With estimates that 50 percent of the industry’s fuel requirement is hedged at 2010 price levels, the industry 2011 fuel bill will rise by $10 billion to $176 billion. Fuel is now estimated to comprise 30 percent of airline costs-more than double the 13% of 2001.

“We have built enormous efficiencies over the last decade. In 2001, we needed oil below $25 per barrel to be profitable. Today, we are looking at a small profit with oil at $110 per barrel” Bisignani said.

This fuel price spike is substantially different from the one that occurred in 2008. First, while oil inventories are low, there is substantial spare OPEC and refinery capacity, which was not the case three years ago.

Second, the monetary expansion that fuelled a surge in financial investments in commodities is ending, which will remove a major upward pressure on fuel prices.

Nonetheless, volatility in the fuel prices remains one of the industry’s major challenges.

Demand: Despite high energy prices, world trade and corporate earnings continued to improve. As a result, global GDP projections increased by 0.1 percentage points to 3.2 percent, which is supporting continued growth in demand for air transport.

However, growth rates for both cargo and passenger markets have been revised downward because of higher fuel costs. Passenger demand is now expected to grow 4.4 percent over the year, a full 1.2 percentage points below the 5.6 percent previously forecast in March. Similarly, cargo demand is expected to increase 5.5 percent and not 6.1 percent as predicted earlier. The number of price-sensitive leisure travellers has fallen 3 to 4 percent over the past five months, as travel costs were forced higher by fuel prices and, in Europe, by new passenger taxes.

Less price-sensitive premium travel demand has been more robust in the face of rising prices and continues to be driven by growing world trade and business investment.

Premium passenger growth has dipped from the 9 percent of 2010, but is expected to be close to the historical trend this year at a 5-6 percent rate.

Capacity: Overall capacity (combined passenger and cargo) is expected to expand 5.8 percent, which is above the 4.7 percent anticipated increase in demand. The gap between capacity and demand growth has widened to 1.1 percentage points from 0.3 percentage points in the previous forecast.

Due to schedule commitments and fixed costs, capacity adjustments are expected to continue lagging behind the fall in demand, driving load factors down.

By April, passenger load factors were hovering around 77 percent.

This is more than a full percentage point below the 78.4 percent achieved for international traffic in 2010.

Aircraft utilization is also falling. This decline in asset utilization, represented by lower load factors and average hours flown per aircraft, is the most significant downward pressure on airline profitability.

Yields: Robust economic conditions have given airlines some scope to partially recover higher fuel prices.
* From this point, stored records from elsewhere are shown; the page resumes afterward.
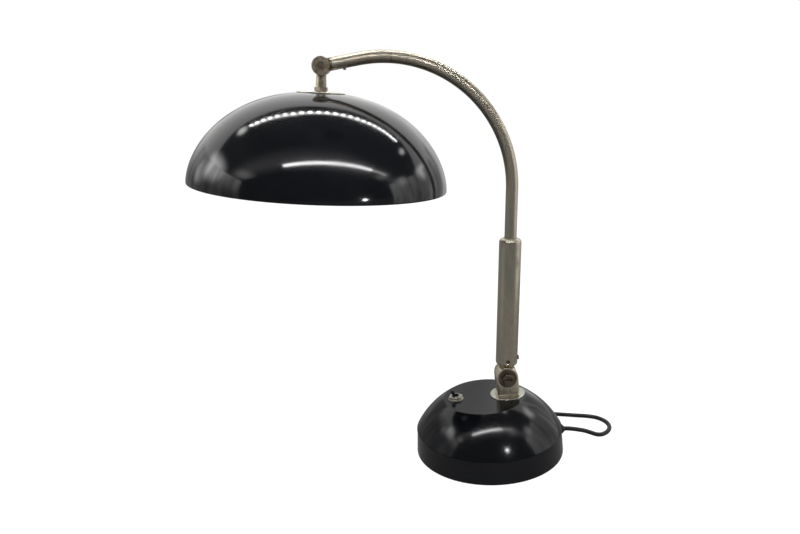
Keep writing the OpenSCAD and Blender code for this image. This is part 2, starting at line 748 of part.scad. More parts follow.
module holder_cap() color("#2a1a12") on_shade() difference() {
    union() {
        translate([0, 0, -holder_top - 4]) cylinder(r = 9, h = 4);
        translate([0, 0, -holder_split]) rotate_extrude() intersection() {
            union() {
                square([holder_r, 8]);
                translate([holder_r - 8, 8]) circle(8);
                square([holder_r - 8, 16]);
            }
            square([holder_r, 16]);
        }
    }
    translate([0, 0, -holder_split - 1]) turned(holder_r - holder_wall, 0, 13, 0, 5);
    translate([0, 0, -holder_split]) cylinder(r = stem_r + push, h = big);
}

module holder_body() color("#2a1a12") on_shade() difference() {
    translate([0, 0, -holder_low]) rotate_extrude() {
        square([holder_r, holder_low - holder_split]);
        translate([holder_r, 3]) circle(1.5);
        translate([holder_r, 9]) circle(1.5);
    }
    translate([0, 0, -holder_low - 1]) cylinder(r = holder_r - holder_wall, h = big);
}

module holder_shell() color("goldenrod") on_shade() {
    ring(cap_r + 1.2, cap_r + 0.3, -bulb_base - 24, -bulb_base + 2);
    ring(holder_r - holder_wall - push, stem_r, -bulb_base + 2, -bulb_base + 5);
}

module holder_contacts() color("gold") on_shade() {
    translate([-3, -1.5, -bulb_base + 0.2]) cube([6, 3, 1.8 - run]);
}

// Screw cap of the bulb, open at the glass, with its contact on top
module bulb_cap() color("silver") on_shade() translate([0, 0, -bulb_base - cap_l]) difference() {
    union() {
        cylinder(r = cap_r, h = cap_l - 4);
        translate([0, 0, cap_l - 4]) cylinder(r1 = cap_r, r2 = 5, h = 3);
        translate([0, 0, cap_l - 2]) cylinder(r = 4.8, h = 2);
    }
    translate([0, 0, -1]) cylinder(r = cap_r - cap_wall, h = cap_l - 4);
}

// Ball and neck of the bulb, drawn in by d for its inside
module bulb_ball(d, h) {
    translate([0, 0, -bulb_tip + bulb_d / 2]) sphere(bulb_d / 2 - d);
    translate([0, 0, -bulb_tip + bulb_d / 2])
        cylinder(r1 = bulb_d / 2 - 3 - d, r2 = cap_r + 0.4 - d, h = h);
}

module bulb_glass() color("white") on_shade() difference() {
    bulb_ball(0, neck_l);
    bulb_ball(glass_wall, neck_l + lap);
}

// ---- Cord ----

module cord_grommet() color("black") translate([0, 0, cord_h]) difference() {
    union() {
        bar_x(grommet_neck, skirt_in - 6, grommet_nose - 2);
        bar_x(grommet_r, base_r - 0.6, base_r + 1);
        translate([base_r + 1 - lap, 0, 0]) rotate([0, 90, 0])
            cylinder(r1 = grommet_r - 0.6, r2 = cord_r + 0.9, h = grommet_nose - base_r - 1 + lap);
        translate([skirt_in - 14, 0, 0]) rotate([0, 90, 0])
            cylinder(r1 = cord_r + 1, r2 = grommet_r, h = 11.4);
    }
    bar_x(cord_r + push, 0, big);
}

module cord_inner() color("black") translate([0, 0, cord_h]) bar_x(cord_r, 44, grommet_nose);

module clamp_places() {
    for (side = [-1, 1]) translate([clamp_x, side * clamp_pitch / 2, 0]) children();
}

module cord_clamp() color("goldenrod") {
    difference() {
        translate([clamp_x - 4, -10, ballast_bed + push]) cube([8, 20, cord_h + cord_r + 2 - ballast_bed]);
        translate([0, 0, cord_h]) bar_x(cord_r + push, 0, big);
        clamp_places() cylinder(r = 1.5, h = big);
    }
    clamp_places() translate([0, 0, ballast_bed - 5]) cylinder(r = 1.5 - push, h = 12);
    clamp_places() translate([0, 0, cord_h + cord_r + 2 + 2 * push]) cylinder(r = 2.6, h = 1.6);
}

// The two cores inside the base, on either side, from the cord to the switch
module base_leads() color("red") for (side = [-1, 1])
    swept_tube([for (p = lead_route) [p[0], side * p[1], p[2]]], lead_r, 8, [0, 1, 0.1 * side]);

module cord() color("black") swept_tube(cord_route, cord_r, 10);

module cord_coil() color("black") swept_tube(coil_route, cord_r, 6);

module cord_tail() color("black") swept_tube(tail_route, cord_r, 10);

// Band round the turns, on the side away from the plug
module cord_tie() color("black") translate([coil_x, coil_y, 0]) rotate(60) {
    inner = coil_in - cord_r - 0.4;
    outer = coil_out + cord_r + 0.2;
    top = coil_low + coil_pitch + cord_r + 0.2;
    difference() {
        translate([inner - tie_t, -tie_w / 2, 0.05]) cube([outer - inner + 2 * tie_t, tie_w, top + tie_t]);
        translate([inner, -tie_w, coil_lift - 0.15]) cube([outer - inner, 2 * tie_w, top - coil_lift + 0.15]);
    }
}

module on_plug() {
    translate(plug_start) rotate(plug_turn) children();
}

module plug_body() color("black") on_plug() {
    intersection() {
        rotate([0, 90, 0]) linear_extrude(plug_l) rounded_plan(plug_t, plug_w, 4);
        translate([0, 0, -plug_t / 2]) linear_extrude(plug_t) polygon([
            [0, -plug_neck_w / 2], [plug_shoulder, -plug_w / 2], [plug_l, -plug_w / 2],
            [plug_l, plug_w / 2], [plug_shoulder, plug_w / 2], [0, plug_neck_w / 2]]);
    }
}

module plug_pins() color("silver") on_plug() {
    for (side = [-1, 1]) translate([plug_l, side * blade_pitch / 2, 0]) rotate([90, 0, 0])
        linear_extrude(blade_t, center = true) difference() {
            translate([0, -blade_w / 2]) polygon([[0, 0], [blade_l - 1, 0], [blade_l, 1],
                [blade_l, blade_w - 1], [blade_l - 1, blade_w], [0, blade_w]]);
            translate([blade_l - 5, 0]) circle(1.5);
        }
}

base_shell();
base_ballast();
base_plate();
base_felt();
base_screws();
foot_clevis();
escutcheon();
foot_stud();
foot_nuts();
hinge_bolt();
hinge_washers();
hinge_nut();
switch_body();
switch_bush();
switch_nut();
switch_lever();
hinge_tongue();
sleeve();
sleeve_screws();
sleeve_bush();
thrust_washer();
arm_tube();
arm_collar();
arm_end();
arm_grub_screw();
arm_wire();
shade_knuckle();
knuckle_bolt();
knuckle_nut();
stem_nut();
shade_top_disc();
shade();
shade_lock_ring();
holder_cap();
holder_body();
holder_shell();
holder_contacts();
bulb_cap();
bulb_glass();
cord_grommet();
cord_inner();
cord_clamp();
base_leads();
cord();
cord_coil();
cord_tie();
cord_tail();
plug_body();
plug_pins();
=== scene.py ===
"""Dome shade desk lamp: its looks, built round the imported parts, with the camera and the light of the photograph."""

import math

import bmesh
import bpy
import numpy as np
from mathutils import Matrix, Vector


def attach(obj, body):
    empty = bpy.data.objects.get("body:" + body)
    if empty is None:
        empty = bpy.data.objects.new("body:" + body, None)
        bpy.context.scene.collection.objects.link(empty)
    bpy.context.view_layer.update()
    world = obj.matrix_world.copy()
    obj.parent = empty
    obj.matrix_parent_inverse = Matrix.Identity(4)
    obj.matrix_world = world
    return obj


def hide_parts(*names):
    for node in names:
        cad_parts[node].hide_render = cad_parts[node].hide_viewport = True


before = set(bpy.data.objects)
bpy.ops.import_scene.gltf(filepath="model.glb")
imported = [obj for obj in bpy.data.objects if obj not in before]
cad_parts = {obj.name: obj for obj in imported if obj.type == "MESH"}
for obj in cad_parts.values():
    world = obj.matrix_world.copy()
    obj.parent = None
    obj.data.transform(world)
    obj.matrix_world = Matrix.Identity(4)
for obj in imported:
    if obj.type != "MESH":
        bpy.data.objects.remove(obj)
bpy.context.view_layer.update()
scene = bpy.context.scene
MM = 0.001

# ---- Sizes shared with the parts, in millimetres and degrees ----

BASE_R = 81.0
SKIRT_TAPER = 1.4
CREASE_H = 26.5
DOME_R = 91.0
LIP_R = 80.1
FLAT_H = 62.5
FLAT_FORWARD = 3.8
FLAT_TILT = 2.8
BASE_WALL = 1.5
FOOT_GAP = 0.8
FOOT_X = 22.0
HINGE_H = 22.5
ARM_LEAN = 3.06
TUBE_R = 6.35
TUBE_FOOT = 41.0
POST_L = 204.2
BEND_R = 131.3
BEND_ANGLE = 100.06
TIP_L = 37.6
SHANK_END = 11.3
SHADE_TILT = 6.4
SHADE_R = 131.0
SHADE_DEPTH = 91.6
SHADE_WALL = 1.0
FULLNESS = 2.25
SHADE_DROP = 25.0
BULB_L = 78.0
CORD_D = 4.8
SWITCH_X = -35.1
DISC_R = 24.3

flat_slope = math.tan(math.radians(FLAT_TILT))
lean = math.radians(ARM_LEAN)
hinge = Vector((
    FOOT_X - HINGE_H * math.sin(math.radians(FLAT_TILT)),
    0,
    FLAT_H + (FOOT_X + FLAT_FORWARD) * flat_slope + HINGE_H * math.cos(math.radians(FLAT_TILT)),
))
arm_up = Vector((math.sin(lean), 0, math.cos(lean)))
bend_start = hinge + POST_L * arm_up
bend_mid = bend_start + BEND_R * Vector((-math.cos(lean), 0, math.sin(lean)))
tip_angle = math.radians(90 - ARM_LEAN + BEND_ANGLE)
tip_way = Vector((math.cos(tip_angle), 0, math.sin(tip_angle)))
bend_end = bend_mid + BEND_R * Vector((math.sin(tip_angle), 0, -math.cos(tip_angle)))
knuckle = bend_end + TIP_L * tip_way
dome_z = CREASE_H - math.sqrt(DOME_R**2 - LIP_R**2)

in_metres = Matrix.Scale(MM, 4)
on_shade = in_metres @ Matrix.Translation(knuckle) @ Matrix.Rotation(math.radians(SHADE_TILT), 4, "Y")


def on_flat(x):
    """Place on the base's flat at distance x from the middle, with +Z square to the flat."""
    at = Matrix.Translation((x, 0, FLAT_H + (x + FLAT_FORWARD) * flat_slope))
    return in_metres @ at @ Matrix.Rotation(math.radians(-FLAT_TILT), 4, "Y")


# ---- Camera ----

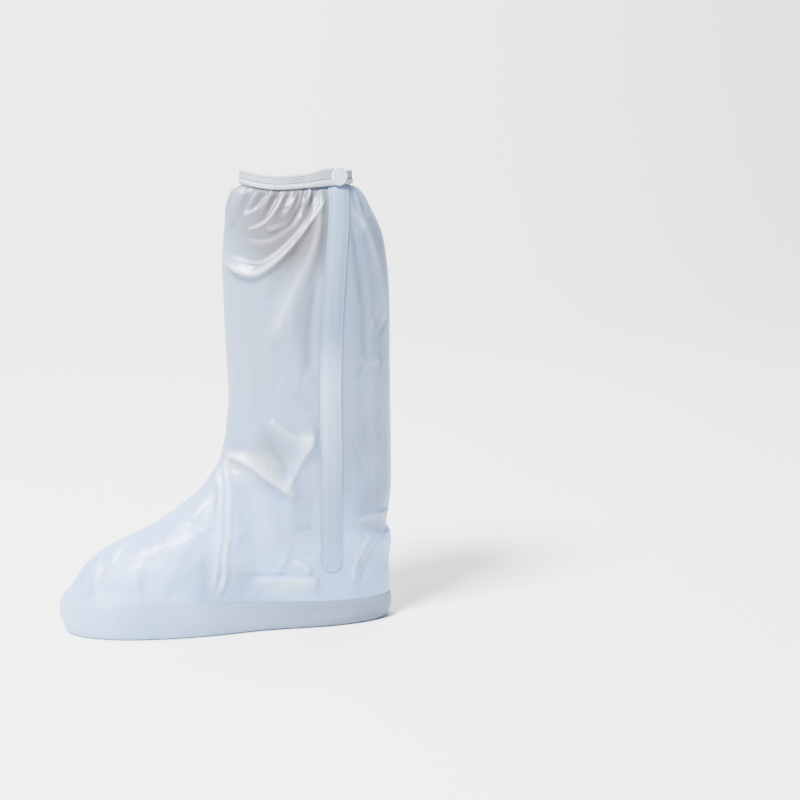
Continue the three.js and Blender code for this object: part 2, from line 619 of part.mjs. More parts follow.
// A round piece with its axis along the rim's normal at the snap, whose back is at this offset.
function roundOnRim(geometry, offset, outward) {
  const n = filmNormal(snapTurn, FILM_TOP).setZ(0).normalize().multiplyScalar(outward);
  geometry.applyQuaternion(new THREE.Quaternion().setFromUnitVectors(new THREE.Vector3(0, 1, 0), n));
  const p = alongRim(0, tabMiddle, offset);
  geometry.translate(p.x, p.y, p.z);
  return geometry;
}

// A turned profile of [radius, height] pairs that starts and ends on the axis.
const turned = (profile) =>
  new THREE.LatheGeometry(
    profile.map(([r, y]) => new THREE.Vector2(r, y)),
    SNAP_SIDES,
  );

function snapCap() {
  const r = SNAP_DIAMETER / 2;
  const t = SNAP_THICKNESS;
  const profile = [
    [0, 0],
    [r * 0.9, 0],
    [r, t * 0.25],
    [r, t * 0.6],
    [r * 0.93, t * 0.86],
    [r * 0.8, t],
    [r * 0.68, t * 0.92],
    [r * 0.3, t * 0.86],
    [0, t * 0.84],
  ];
  return roundOnRim(turned(profile), GAP + BINDING_LEG + CURVED_GAP + TAB_THICKNESS + GAP, 1);
}

function snapSocket() {
  const r = SOCKET_DIAMETER / 2;
  const t = SOCKET_THICKNESS;
  const profile = [
    [0, 0],
    [r * 0.92, 0],
    [r, t * 0.3],
    [r * 0.9, t],
    [r * 0.5, t],
    [r * 0.42, t * 0.5],
    [0, t * 0.5],
  ];
  const hollow = r ** 2 / RIM_WIDTH; // how far the curved rim comes in behind the flat disc
  return roundOnRim(turned(profile), -FILM - GAP - BINDING_LEG - GAP - hollow, -1);
}

const cover = new THREE.Group();
cover.add(
  piece("lateral_panel", panel(-1), FILM_COLOUR, 0.3, 0.7),
  piece("medial_panel", panel(1), FILM_COLOUR, 0.3, 0.7),
  piece("sole", sole(), SOLE_COLOUR, 0.45),
  piece("rim_binding", binding(), TAPE_COLOUR, 0.8),
  piece("binding_tab", tab(), TAPE_COLOUR, 0.8),
  piece("snap_cap", snapCap(), TAPE_COLOUR, 0.35),
  piece("snap_socket", snapSocket(), TAPE_COLOUR, 0.35),
  piece("zip_flap", flap(), FILM_COLOUR, 0.3, 0.8),
);

// Puts the middle of the whole cover over the origin.
const bounds = new THREE.Box3().setFromObject(cover);
cover.position.set(-(bounds.min.x + bounds.max.x) / 2, -(bounds.min.y + bounds.max.y) / 2, -bounds.min.z);

export default cover;
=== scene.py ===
"""The looks of a high waterproof overshoe: milky vinyl film gathered into an elastic binding.

The film is one smooth surface, given by level sections, with folds and gathers laid on it.
Lengths are in millimetres until a mesh is made. The toe points to -X, and the side with the
opening and its flap faces -Y.
"""

import math
import random

import bpy
import numpy as np
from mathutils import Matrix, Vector


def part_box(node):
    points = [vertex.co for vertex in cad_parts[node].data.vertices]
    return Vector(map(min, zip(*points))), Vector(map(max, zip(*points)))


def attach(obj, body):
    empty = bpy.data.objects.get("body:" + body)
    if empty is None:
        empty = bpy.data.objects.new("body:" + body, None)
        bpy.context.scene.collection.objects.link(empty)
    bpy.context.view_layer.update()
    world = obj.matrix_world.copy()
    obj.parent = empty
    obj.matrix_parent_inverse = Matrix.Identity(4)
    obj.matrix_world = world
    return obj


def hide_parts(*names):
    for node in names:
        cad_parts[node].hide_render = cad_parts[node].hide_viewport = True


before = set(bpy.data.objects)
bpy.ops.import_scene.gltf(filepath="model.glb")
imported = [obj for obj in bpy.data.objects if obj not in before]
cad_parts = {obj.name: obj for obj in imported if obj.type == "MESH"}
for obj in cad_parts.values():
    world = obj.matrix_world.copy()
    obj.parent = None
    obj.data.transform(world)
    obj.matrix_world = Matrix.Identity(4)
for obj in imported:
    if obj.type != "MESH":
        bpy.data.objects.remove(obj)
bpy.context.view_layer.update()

# Overall sizes
BOOT_HEIGHT = 412
FOOT_LENGTH = 309
SOLE_WIDTH = 104
INSTEP_HEIGHT = 180
SHAFT_DEPTH = 152
SHAFT_WIDTH = 108
RIM_DEPTH = 99
RIM_WIDTH = 82
TOE_SWING = 6
RIM_DIP = 4
RIM_DIP_INNER = 7
RIM_DIP_LEVELS = (1.72, 1.94)  # where the dip begins and where it is whole, as h in the tables

# Walls and clearances
FILM_WALL = 1.2  # of the solid film, which sets where the binding's inner side lies
FILM_SHOWN = 0.7
GAP = 0.3
CURVED_GAP = 0.45
SEAM_GAP = 0.05  # from each half of the film to the welds at the front and the back

# Sole
FOXING_HEIGHT = 34
FOXING_HEEL = 23
FOXING_WALL = 1.8
SOLE_THICKNESS = 3
SOLE_ROUND = 4.5
EMBOSS_PITCH = 2.3
EMBOSS_LEVEL = 20  # height at which the emboss runs evenly round the foot

# Binding, tab and snap
BINDING_HEIGHT = 12.7
BINDING_LEG = 1.4
BINDING_ROOF = 2
BINDING_SHOULDER = 0.9  # share of the height at which the tape bends over the rim
BINDING_EDGE = 0.02  # share of the height at which the tape's faces begin
ROLL_HEIGHT = 4.8
ROLL_BULGE = 1.15
ROLL_SINK = 0.25
RIB_COUNT = 6
RIB_DEPTH = 0.4
PUCKER = 0.16
FINE_PUCKER = 0.08
FINE_PUCKER_COUNT = 61
STITCH_PITCH = 2.4
STITCH_LENGTH = 1.5
STITCH_RADIUS = 0.26
TAB_LENGTH = 27
TAB_REACH = 9.5
TAB_HEIGHT = 15.5
TAB_THICKNESS = 1.3
SNAP_DIAMETER = 16
SNAP_THICKNESS = 2.6
SOCKET_DIAMETER = 12
SOCKET_THICKNESS = 2
SNAP_PLACE = 0.79  # share of the rim's length from its front

# Flap over the opening
FLAP_WIDTH = 20
FLAP_THICKNESS = 0.7
FLAP_FOOT = 51
FLAP_WELD = 0.2  # width of the flattened edge, as a share of half the flap's width
FLAP_HUMP = 0.7
FLAP_WELD_DEPTH = 0.3
FLAP_BRIM_DEPTH = 0.35

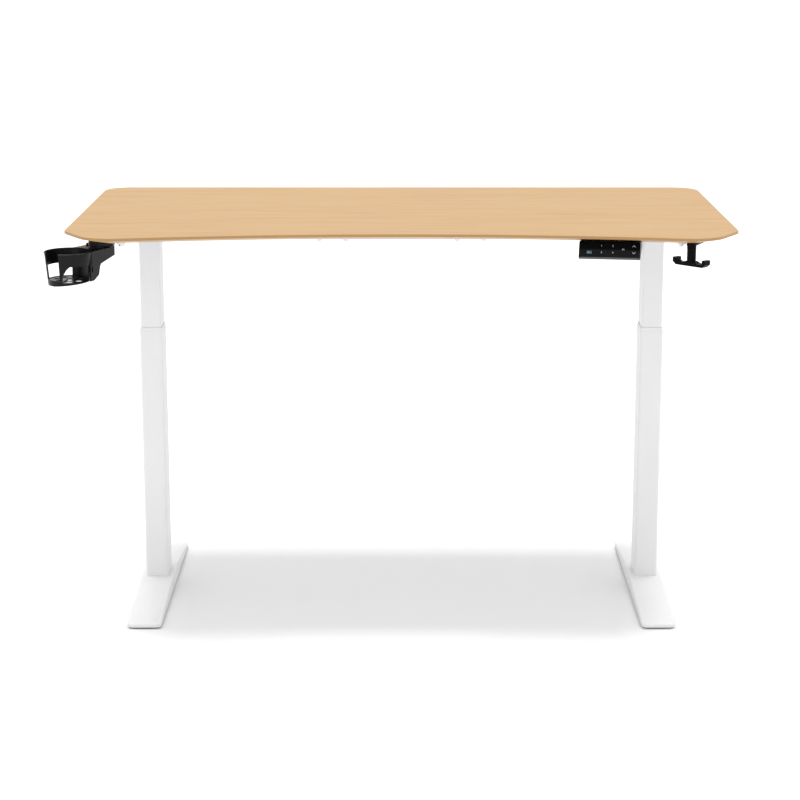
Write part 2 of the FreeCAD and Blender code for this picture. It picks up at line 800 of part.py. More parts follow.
def handset_profile():
    tilt = math.radians(face_tilt)
    foot = V(0, -face_overhang, desk_height - face_drop)
    head = foot + V(0, face_length * math.sin(tilt), face_length * math.cos(tilt))
    level = bevel_depth + 3.0
    return [
        foot,
        head,
        V(0, level, underside - 0.6),
        V(0, level + 2, underside),
        V(0, level + 28, underside),
        V(0, level + 28, underside - 15),
        V(0, -face_overhang + 8, foot.z - 2.5),
    ]


def handset_body(offset):
    half = handset_w / 2 + offset
    face = Part.Face(Part.makePolygon(handset_profile() + handset_profile()[:1]))
    if offset:
        face = face.makeOffset2D(offset, 2)
    body = face.extrude(V(2 * half, 0, 0))
    body.translate(V(-half, 0, 0))
    return body


def face_slab(depth0, depth1, margin=0.0, x0=-handset_w / 2, x1=handset_w / 2, y0=0.0, y1=face_length):
    """Slab parallel to the face, from depth0 to depth1 behind it, in the face's plane."""
    return box(x0 + margin, x1 - margin, y0 + margin, y1 - margin, -depth1, -depth0)


def handset_case():
    body = handset_body(0)
    body = round_edges(body, 5.0, lambda e: is_along(e, face_direction()) and e.Length > 20)
    half = handset_w / 2
    body = body.common(local_face(soft_box(-half, half, 0, 100, -120, 5, 4.0)))
    body = body.cut(handset_body(-case_wall))
    body = body.cut(local_face(face_slab(-5, fascia_t, 0, y0=face_lip, y1=face_length + 5)))
    body = on_handset(body)
    for x in (-40, 40):
        hole = rod(2.2, V(x, bevel_depth + 17, underside - 20), V(x, bevel_depth + 17, underside + 1))
        body = body.cut(on_handset(hole))
    return body


def face_direction():
    tilt = math.radians(face_tilt)
    return V(0, math.sin(tilt), math.cos(tilt))


window_box = (-59.0, -29.0, 10.6, 31.6)
window_t = 0.8


def handset_fascia():
    """Front plate with seven key holes and the display's recess."""
    plate = face_slab(0, fascia_t, y0=face_lip)
    plate = round_edges(plate, 5.0, lambda e: is_along(e, UP) and e.BoundBox.YMin > face_lip + 1)
    plate = round_edges(plate, 0.6, lambda e: e.BoundBox.ZMin > -1e-6)
    half = key_size / 2 + key_gap
    for x, y in keys.values():
        plate = plate.cut(soft_box(x - half, x + half, y - half, y + half, -3, 1, 1.8))
    x0, x1, y0, y1 = window_box
    return on_face(plate.cut(soft_box(x0, x1, y0, y1, -window_t, 1, 2.0)))


def handset_window():
    x0, x1, y0, y1 = window_box
    return on_face(soft_box(x0, x1, y0, y1, -window_t, 0, 2.0))


def handset_key(x, y):
    """Key cap with a retaining flange behind the fascia."""
    half = key_size / 2
    cap = soft_box(x - half, x + half, y - half, y + half, -fascia_t - key_gap, key_rise, 1.5)
    cap = round_edges(cap, 0.25, lambda e: e.BoundBox.ZMin > key_rise - 1e-6)
    half += 0.8
    flange = box(x - half, x + half, y - half, y + half, -fascia_t - key_gap - 0.8, -fascia_t - key_gap)
    return on_face(cap.fuse(flange))


def handset_board():
    depth = fascia_t + key_gap + 0.8 + key_travel + 0.4
    return on_face(face_slab(depth, depth + 1.6, 3.5))


# ---------------------------------------------------------------- cup holder

cup_rim_z = desk_height - cup_rim_below_top
cup_height = cup_rim_z - cup_base_z
cup_floor_top, cup_floor_t = cup_base_z + 10.0, 3.0
cup_skirt_rise = 0.1  # the skirt's lower edge rises this much per mm towards the desk
arm_shell, arm_rise = 3.0, 4.5
disc_t, disc_web, neck_r = 12.0, 4.0, 13.4  # the web is left above each screw's pocket
pivot_r = 6.0
plate_x, plate_y = (-648.0, -596.0), (-318.0, -264.0)
drain_r, drain_reach = 7.5, 25.0
drain_angles = [math.radians(360 / 7 * k + 20) for k in range(7)]


def cup_place(shape):
    """From the cup's own frame, centred on its axis, to the desk."""
    piece = shape.copy()
    piece.translate(V(cup_x, cup_y, 0))
    return piece


def arm_solid(inset):
    """Arm as a block, drawn along +X and then turned; inset gives the hollow inside it."""
    rim, low = cup_rim_z, cup_base_z - 2
    top = rim - inset if inset else rim + arm_rise
    end, right, left = 104.0 - inset, -43.5 + inset, 20.0 - inset
    plan = [(10, right - 4.9), (end, right), (end, left), (44, left + 4), (10, 10)]
    plan = [V(x, y, low) for x, y in plan]
    block = prism(plan, V(0, 0, top - low))
    for y, radius in ((right, 10.0 - inset), (left, 28.0 - inset)):
        corner = [e for e in block.Edges if is_along(e, UP) and abs(e.BoundBox.XMin - end) < 0.01]
        corner = [e for e in corner if abs(e.BoundBox.YMin - y) < 0.01]
        block = block.makeFillet(radius, corner)
    if not inset:
        side = [
            V(0, -60, rim),
            V(83, -60, rim),
            V(86, -60, top),
            V(end + 1, -60, top),
            V(end + 1, -60, rim - 17),
            V(93, -60, rim - 18.5),
            V(47, -60, rim - 29),
            V(44, -60, rim - 34),
            V(39, -60, rim - 51),
            V(21, -60, cup_base_z + 7.5),
            V(0, -60, cup_base_z + 4),
        ]
        block = block.common(prism(side, V(0, 120, 0)))
    return turned(block, V(0, 0, 0), UP, cup_arm_angle)


def cup_wedge(angle0, angle1, z0, z1):
    """Sector through the cup's wall between two directions and two heights."""
    far = 80.0
    points = [V(0, 0, z0)]
    steps = 4
    for k in range(steps + 1):
        a = math.radians(angle0 + (angle1 - angle0) * k / steps)
        points.append(V(far * math.cos(a), far * math.sin(a), z0))
    return prism(points, V(0, 0, z1 - z0))


def under_skirt():
    """Everything below the cup's slanted lower edge."""
    far = 130.0
    level = cup_base_z + 2.6
    rise = far * cup_skirt_rise
    points = [
        V(-far, -far, level - rise),
        V(far, -far, level + rise),
        V(far, -far, cup_base_z - 60),
        V(-far, -far, cup_base_z - 60),
    ]
    return prism(points, V(0, 2 * far, 0))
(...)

This is reflected in an increased yield growth forecast of 3 percent for passenger traffic (double the previously forecast 1.5 percent) and 4 percent for cargo (up from the previously forecast 1.9 percent).

The problem is that higher travel costs are now weakening price-sensitive demand and airlines are not expected to be able to offset higher costs with increased revenues.

Risks: The key risk to this outlook is a weakening of global economic growth. High energy prices will certainly have a slowing impact on economic growth. However, the impact will be mitigated by two factors.

First, while high oil prices previously triggered recessions, today’s economies (which generate a unit of GDP using just half the energy required in the mid-1970s) are less sensitive. Second, the corporate sector is cash-rich, business confidence is high, and world trade continues to expand at around 9 percent annually. The International Monetary Fund and others have raised global growth projections, which would indicate a recovery in demand growth to the historical 5.6 percent level for the second half of 2011.

IATA’s forecast for continued, albeit lower, airline profits despite $110 a barrel oil prices, is dependant on a strong economy to generate sufficient revenues to partially offset higher fuel costs.